## WHAT IS NEEDED
Repeat all of the data precisely.
-- Start --
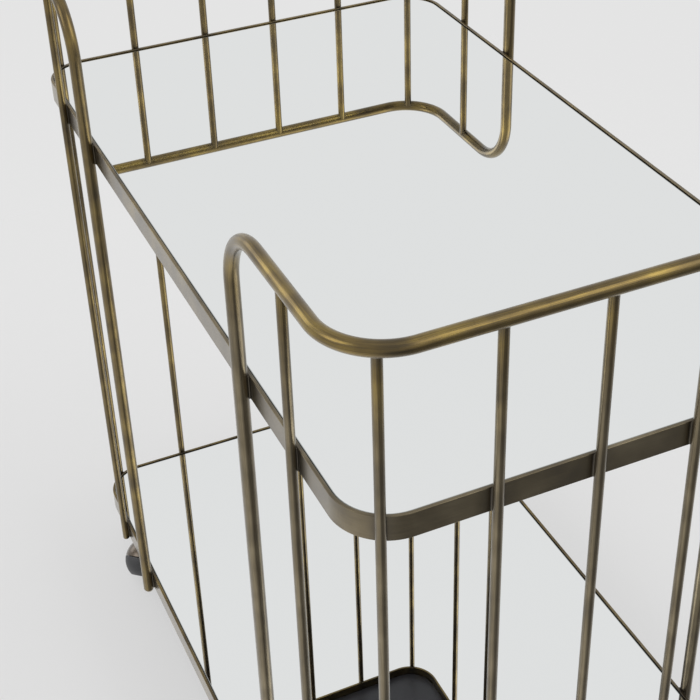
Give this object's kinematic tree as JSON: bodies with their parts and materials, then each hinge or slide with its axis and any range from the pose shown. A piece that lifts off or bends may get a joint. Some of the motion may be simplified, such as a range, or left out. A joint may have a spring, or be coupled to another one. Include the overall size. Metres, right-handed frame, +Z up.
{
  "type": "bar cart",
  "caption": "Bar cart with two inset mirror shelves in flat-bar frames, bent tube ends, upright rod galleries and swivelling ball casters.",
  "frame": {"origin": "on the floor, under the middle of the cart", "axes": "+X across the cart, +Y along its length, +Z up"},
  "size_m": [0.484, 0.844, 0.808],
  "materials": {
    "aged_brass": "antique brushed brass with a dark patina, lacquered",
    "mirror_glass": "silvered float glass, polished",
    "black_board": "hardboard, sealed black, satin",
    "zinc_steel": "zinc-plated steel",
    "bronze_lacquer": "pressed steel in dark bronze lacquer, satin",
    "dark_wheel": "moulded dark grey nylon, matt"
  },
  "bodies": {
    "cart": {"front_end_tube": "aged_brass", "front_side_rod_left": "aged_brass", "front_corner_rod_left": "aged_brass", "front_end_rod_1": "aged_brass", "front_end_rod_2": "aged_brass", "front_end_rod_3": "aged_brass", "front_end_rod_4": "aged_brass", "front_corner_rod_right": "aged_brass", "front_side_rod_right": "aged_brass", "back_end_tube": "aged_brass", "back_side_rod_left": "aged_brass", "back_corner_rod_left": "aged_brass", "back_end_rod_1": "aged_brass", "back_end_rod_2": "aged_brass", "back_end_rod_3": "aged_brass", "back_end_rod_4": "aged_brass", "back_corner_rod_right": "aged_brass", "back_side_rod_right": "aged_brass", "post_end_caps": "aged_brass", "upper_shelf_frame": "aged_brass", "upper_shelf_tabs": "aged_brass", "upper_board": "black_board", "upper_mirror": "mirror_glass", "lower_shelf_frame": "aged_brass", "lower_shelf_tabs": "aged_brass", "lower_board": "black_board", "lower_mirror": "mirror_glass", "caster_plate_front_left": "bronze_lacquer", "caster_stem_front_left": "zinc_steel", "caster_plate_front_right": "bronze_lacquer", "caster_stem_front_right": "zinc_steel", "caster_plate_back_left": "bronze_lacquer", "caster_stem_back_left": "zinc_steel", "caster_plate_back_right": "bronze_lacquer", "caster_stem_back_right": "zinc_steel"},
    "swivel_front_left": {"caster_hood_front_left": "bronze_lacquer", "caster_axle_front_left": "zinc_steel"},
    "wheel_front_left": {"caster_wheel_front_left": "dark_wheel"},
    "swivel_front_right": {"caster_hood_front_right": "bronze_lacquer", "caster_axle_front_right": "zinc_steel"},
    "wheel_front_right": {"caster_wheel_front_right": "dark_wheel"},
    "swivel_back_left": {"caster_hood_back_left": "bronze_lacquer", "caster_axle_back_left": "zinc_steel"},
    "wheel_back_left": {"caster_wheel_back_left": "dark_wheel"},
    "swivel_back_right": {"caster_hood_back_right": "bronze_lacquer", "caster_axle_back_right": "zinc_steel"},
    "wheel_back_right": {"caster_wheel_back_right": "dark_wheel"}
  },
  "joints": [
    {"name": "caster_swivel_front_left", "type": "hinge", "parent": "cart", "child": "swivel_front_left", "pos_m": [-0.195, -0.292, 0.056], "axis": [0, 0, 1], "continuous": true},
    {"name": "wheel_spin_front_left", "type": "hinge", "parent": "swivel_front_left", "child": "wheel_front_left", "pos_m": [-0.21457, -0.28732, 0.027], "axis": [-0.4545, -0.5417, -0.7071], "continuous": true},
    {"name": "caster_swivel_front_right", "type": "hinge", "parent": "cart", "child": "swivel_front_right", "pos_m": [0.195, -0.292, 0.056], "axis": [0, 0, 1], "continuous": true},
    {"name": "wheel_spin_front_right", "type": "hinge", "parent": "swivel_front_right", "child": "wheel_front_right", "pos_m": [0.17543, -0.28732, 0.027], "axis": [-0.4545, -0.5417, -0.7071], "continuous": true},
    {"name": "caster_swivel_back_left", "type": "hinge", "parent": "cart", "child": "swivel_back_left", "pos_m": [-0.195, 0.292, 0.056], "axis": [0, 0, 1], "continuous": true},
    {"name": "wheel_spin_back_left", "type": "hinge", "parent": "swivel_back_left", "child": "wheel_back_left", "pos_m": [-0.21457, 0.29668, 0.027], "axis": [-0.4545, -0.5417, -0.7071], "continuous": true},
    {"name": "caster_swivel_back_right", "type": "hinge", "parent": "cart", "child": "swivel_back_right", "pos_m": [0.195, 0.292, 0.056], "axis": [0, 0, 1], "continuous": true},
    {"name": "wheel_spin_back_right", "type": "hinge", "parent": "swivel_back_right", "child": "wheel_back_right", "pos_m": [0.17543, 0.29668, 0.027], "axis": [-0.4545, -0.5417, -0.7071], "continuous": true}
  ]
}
-- End --
## EXERCISE ANSWER
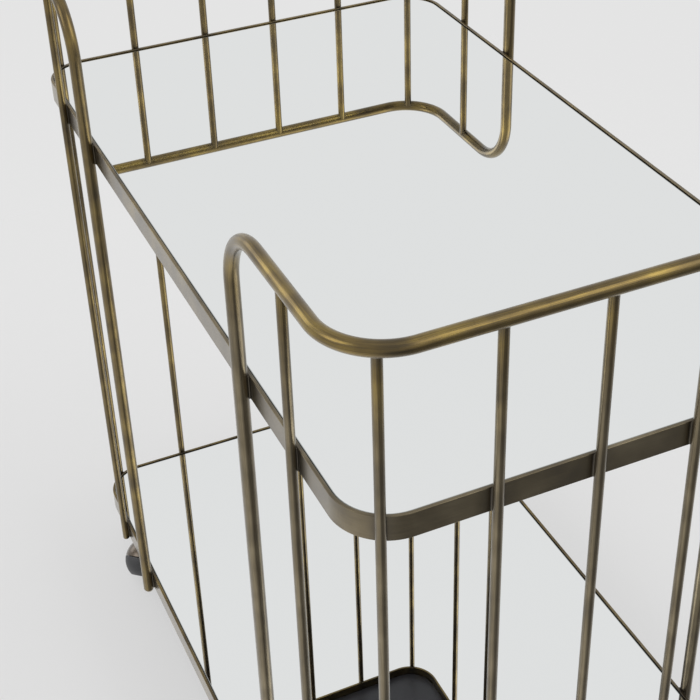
Give this object's kinematic tree as JSON: bodies with their parts and materials, then each hinge or slide with its axis and any range from the pose shown. A piece that lifts off or bends may get a joint. Some of the motion may be simplified, such as a range, or left out. A joint may have a spring, or be coupled to another one. Include the overall size. Metres, right-handed frame, +Z up.
{
  "type": "bar cart",
  "caption": "Bar cart with two inset mirror shelves in flat-bar frames, bent tube ends, upright rod galleries and swivelling ball casters.",
  "frame": {"origin": "on the floor, under the middle of the cart", "axes": "+X across the cart, +Y along its length, +Z up"},
  "size_m": [0.484, 0.844, 0.808],
  "materials": {
    "aged_brass": "antique brushed brass with a dark patina, lacquered",
    "mirror_glass": "silvered float glass, polished",
    "black_board": "hardboard, sealed black, satin",
    "zinc_steel": "zinc-plated steel",
    "bronze_lacquer": "pressed steel in dark bronze lacquer, satin",
    "dark_wheel": "moulded dark grey nylon, matt"
  },
  "bodies": {
    "cart": {"front_end_tube": "aged_brass", "front_side_rod_left": "aged_brass", "front_corner_rod_left": "aged_brass", "front_end_rod_1": "aged_brass", "front_end_rod_2": "aged_brass", "front_end_rod_3": "aged_brass", "front_end_rod_4": "aged_brass", "front_corner_rod_right": "aged_brass", "front_side_rod_right": "aged_brass", "back_end_tube": "aged_brass", "back_side_rod_left": "aged_brass", "back_corner_rod_left": "aged_brass", "back_end_rod_1": "aged_brass", "back_end_rod_2": "aged_brass", "back_end_rod_3": "aged_brass", "back_end_rod_4": "aged_brass", "back_corner_rod_right": "aged_brass", "back_side_rod_right": "aged_brass", "post_end_caps": "aged_brass", "upper_shelf_frame": "aged_brass", "upper_shelf_tabs": "aged_brass", "upper_board": "black_board", "upper_mirror": "mirror_glass", "lower_shelf_frame": "aged_brass", "lower_shelf_tabs": "aged_brass", "lower_board": "black_board", "lower_mirror": "mirror_glass", "caster_plate_front_left": "bronze_lacquer", "caster_stem_front_left": "zinc_steel", "caster_plate_front_right": "bronze_lacquer", "caster_stem_front_right": "zinc_steel", "caster_plate_back_left": "bronze_lacquer", "caster_stem_back_left": "zinc_steel", "caster_plate_back_right": "bronze_lacquer", "caster_stem_back_right": "zinc_steel"},
    "swivel_front_left": {"caster_hood_front_left": "bronze_lacquer", "caster_axle_front_left": "zinc_steel"},
    "wheel_front_left": {"caster_wheel_front_left": "dark_wheel"},
    "swivel_front_right": {"caster_hood_front_right": "bronze_lacquer", "caster_axle_front_right": "zinc_steel"},
    "wheel_front_right": {"caster_wheel_front_right": "dark_wheel"},
    "swivel_back_left": {"caster_hood_back_left": "bronze_lacquer", "caster_axle_back_left": "zinc_steel"},
    "wheel_back_left": {"caster_wheel_back_left": "dark_wheel"},
    "swivel_back_right": {"caster_hood_back_right": "bronze_lacquer", "caster_axle_back_right": "zinc_steel"},
    "wheel_back_right": {"caster_wheel_back_right": "dark_wheel"}
  },
  "joints": [
    {"name": "caster_swivel_front_left", "type": "hinge", "parent": "cart", "child": "swivel_front_left", "pos_m": [-0.195, -0.292, 0.056], "axis": [0, 0, 1], "continuous": true},
    {"name": "wheel_spin_front_left", "type": "hinge", "parent": "swivel_front_left", "child": "wheel_front_left", "pos_m": [-0.21457, -0.28732, 0.027], "axis": [-0.4545, -0.5417, -0.7071], "continuous": true},
    {"name": "caster_swivel_front_right", "type": "hinge", "parent": "cart", "child": "swivel_front_right", "pos_m": [0.195, -0.292, 0.056], "axis": [0, 0, 1], "continuous": true},
    {"name": "wheel_spin_front_right", "type": "hinge", "parent": "swivel_front_right", "child": "wheel_front_right", "pos_m": [0.17543, -0.28732, 0.027], "axis": [-0.4545, -0.5417, -0.7071], "continuous": true},
    {"name": "caster_swivel_back_left", "type": "hinge", "parent": "cart", "child": "swivel_back_left", "pos_m": [-0.195, 0.292, 0.056], "axis": [0, 0, 1], "continuous": true},
    {"name": "wheel_spin_back_left", "type": "hinge", "parent": "swivel_back_left", "child": "wheel_back_left", "pos_m": [-0.21457, 0.29668, 0.027], "axis": [-0.4545, -0.5417, -0.7071], "continuous": true},
    {"name": "caster_swivel_back_right", "type": "hinge", "parent": "cart", "child": "swivel_back_right", "pos_m": [0.195, 0.292, 0.056], "axis": [0, 0, 1], "continuous": true},
    {"name": "wheel_spin_back_right", "type": "hinge", "parent": "swivel_back_right", "child": "wheel_back_right", "pos_m": [0.17543, 0.29668, 0.027], "axis": [-0.4545, -0.5417, -0.7071], "continuous": true}
  ]
}